┌─ Given material
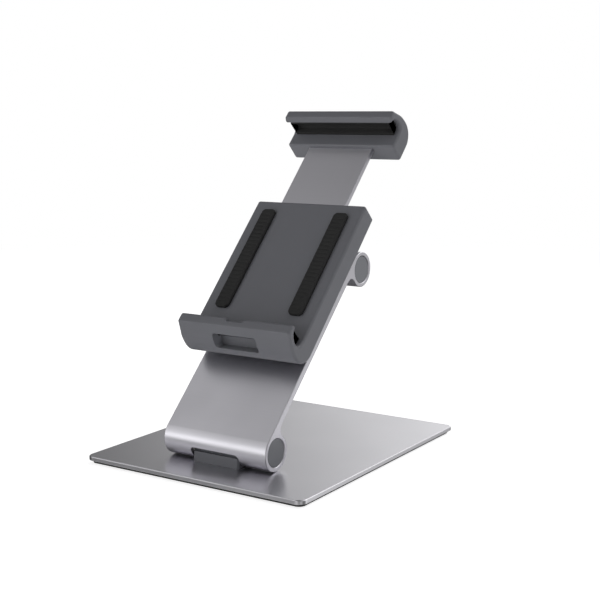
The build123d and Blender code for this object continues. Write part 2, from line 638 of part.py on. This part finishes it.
with BuildPart() as upper_jaw:
    with BuildSketch(HEAD_SIDE) as upper_section:
        with BuildLine():
            jaw_outline(TABLET_H, -1, JAW_FOOT)
        make_face()
        soften(upper_section, TABLET_H, -1, JAW_FOOT)
    extrude(amount=HALF_HEAD, both=True)
    fillet(upper_jaw.faces().filter_by(Axis.X).edges(), END_ROUND)
    with BuildSketch(HEAD_SIDE):
        with Locations((TONGUE_SEAT, TONGUE_BACK - THREAD_GAP)):
            Rectangle(JAW_FOOT, TONGUE_T + 2 * THREAD_GAP, align=(Align.MAX, Align.MIN))
    extrude(amount=TONGUE_W / 2 + THREAD_GAP, both=True, mode=Mode.SUBTRACT)
    with BuildSketch(head_face(BACK_V)):
        with Locations(*TONGUE_SCREWS):
            Circle(TONGUE_HEAD_R + 0.2)
    extrude(amount=TONGUE_HEAD_V - BACK_V, mode=Mode.SUBTRACT)
    with BuildSketch(head_face(BACK_V)):
        with Locations(*TONGUE_SCREWS):
            Circle(M3 + 0.1)
    extrude(amount=TONGUE_BACK - BACK_V, mode=Mode.SUBTRACT)
save(upper_jaw, "upper_jaw")

with BuildPart() as jaw_tongue:
    with BuildSketch(head_face(TONGUE_BACK)):
        with Locations((0, (TONGUE_END + TONGUE_SEAT) / 2)):
            RectangleRounded(TONGUE_W, TONGUE_SEAT - TONGUE_END - THREAD_GAP, 1.5)
        with Locations(*TONGUE_SCREWS):
            Circle(M3 + THREAD_GAP, mode=Mode.SUBTRACT)
    extrude(amount=TONGUE_T)
    with BuildSketch(head_face(TONGUE_BACK)):
        for tooth in range(RACK_COUNT):
            with Locations((-(TONGUE_W - RACK_W) / 2, RACK_LOW + tooth * RACK_PITCH)):
                Rectangle(RACK_W, RACK_PITCH / 2)
    extrude(amount=RACK_DEPTH, mode=Mode.SUBTRACT)
save(jaw_tongue, "jaw_tongue")

with BuildPart() as tongue_screws:
    with BuildSketch(head_face(TONGUE_HEAD_V)):
        with Locations(*TONGUE_SCREWS):
            Circle(M3)
    extrude(amount=TONGUE_TIP - TONGUE_HEAD_V)
    with BuildSketch(head_face(TONGUE_HEAD_V)):
        with Locations(*TONGUE_SCREWS):
            Circle(TONGUE_HEAD_R)
    extrude(amount=-TONGUE_HEAD_L)
    with BuildSketch(head_face(TONGUE_HEAD_V - TONGUE_HEAD_L)):
        with Locations(*TONGUE_SCREWS):
            RegularPolygon(1.3, 6)
    extrude(amount=1.2, mode=Mode.SUBTRACT)
save(tongue_screws, "tongue_screws")
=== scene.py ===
import json
import math

import bmesh
import bpy
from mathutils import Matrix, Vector


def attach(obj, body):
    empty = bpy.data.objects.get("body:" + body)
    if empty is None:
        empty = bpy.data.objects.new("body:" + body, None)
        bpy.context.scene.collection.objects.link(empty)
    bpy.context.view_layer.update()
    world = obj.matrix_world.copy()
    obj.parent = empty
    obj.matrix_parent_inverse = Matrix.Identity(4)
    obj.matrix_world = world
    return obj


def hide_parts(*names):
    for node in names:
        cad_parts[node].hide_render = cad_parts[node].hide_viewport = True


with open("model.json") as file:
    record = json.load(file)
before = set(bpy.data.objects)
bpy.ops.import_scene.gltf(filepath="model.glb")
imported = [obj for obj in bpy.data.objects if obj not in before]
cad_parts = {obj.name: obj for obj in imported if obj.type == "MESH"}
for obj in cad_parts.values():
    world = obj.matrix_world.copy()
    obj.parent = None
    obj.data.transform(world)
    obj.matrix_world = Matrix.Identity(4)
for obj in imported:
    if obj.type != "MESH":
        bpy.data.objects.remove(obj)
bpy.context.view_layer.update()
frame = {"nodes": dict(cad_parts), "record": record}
MM = 0.001

# ------------------------------------------------------------------ shader nodes
WHITE = (1.0, 1.0, 1.0, 1.0)


class Graph:
    """A small wrapper that makes and links shader nodes."""

    def __init__(self, tree):
        self.tree = tree
        tree.nodes.clear()

    def add(self, kind, settings=None, **inputs):
        node = self.tree.nodes.new(kind)
        for key, value in (settings or {}).items():
            setattr(node, key, value)
        for key, value in inputs.items():
            self.put(node.inputs[key.replace("_", " ")], value)
        return node

    def put(self, socket, value):
        """Links the socket to another one, or sets its value."""
        if isinstance(value, bpy.types.NodeSocket):
            self.tree.links.new(value, socket)
        else:
            socket.default_value = value

    def maths(self, operation, a, b=0.0):
        node = self.add("ShaderNodeMath", {"operation": operation})
        self.put(node.inputs[0], a)
        self.put(node.inputs[1], b)
        return node.outputs[0]

    def vector(self, operation, a, b=(0.0, 0.0, 0.0)):
        node = self.add("ShaderNodeVectorMath", {"operation": operation})
        self.put(node.inputs[0], a)
        self.put(node.inputs[1], b)
        return node.outputs["Value" if operation in ("DOT_PRODUCT", "LENGTH") else "Vector"]

    def scaled(self, colour, factor):
        scaled = self.vector("SCALE", colour)
        self.put(scaled.node.inputs["Scale"], factor)
        return scaled

    def stretch(self, value, low, high, to_low=0.0, to_high=1.0):
        """Maps low to high onto to_low to to_high, smoothly and without passing either end."""
        node = self.add("ShaderNodeMapRange", {"interpolation_type": "SMOOTHSTEP"})
        for socket, setting in zip(node.inputs, (value, low, high, to_low, to_high)):
            self.put(socket, setting)
        return node.outputs[0]

    def mix(self, factor, a, b):
        node = self.add("ShaderNodeMix", {"data_type": "RGBA"})
        self.put(node.inputs["Factor"], factor)
        for socket, colour in zip([s for s in node.inputs if s.type == "RGBA"], (a, b)):
            self.put(socket, colour)
        return next(s for s in node.outputs if s.type == "RGBA")

    def noise(self, vector, scale, detail=2.0, roughness=0.5):
        node = self.add("ShaderNodeTexNoise", Vector=vector, Scale=scale, Detail=detail, Roughness=roughness)
        return node.outputs[0]

    def blend(self, kind, *inputs):
        """A shader that adds or mixes the others."""
        node = self.add(kind)
        for socket, value in zip(node.inputs, inputs):
            self.put(socket, value)
        return node.outputs[0]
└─
** Goal **
Only the lines from the one with "obj.matrix_world = Matrix.Identity(4)" to the one with "tree.nodes.clear()" are wanted; extract them exactly, both ends included.

** Reply **
    obj.matrix_world = Matrix.Identity(4)
for obj in imported:
    if obj.type != "MESH":
        bpy.data.objects.remove(obj)
bpy.context.view_layer.update()
frame = {"nodes": dict(cad_parts), "record": record}
MM = 0.001

# ------------------------------------------------------------------ shader nodes
WHITE = (1.0, 1.0, 1.0, 1.0)


class Graph:
    """A small wrapper that makes and links shader nodes."""

    def __init__(self, tree):
        self.tree = tree
        tree.nodes.clear()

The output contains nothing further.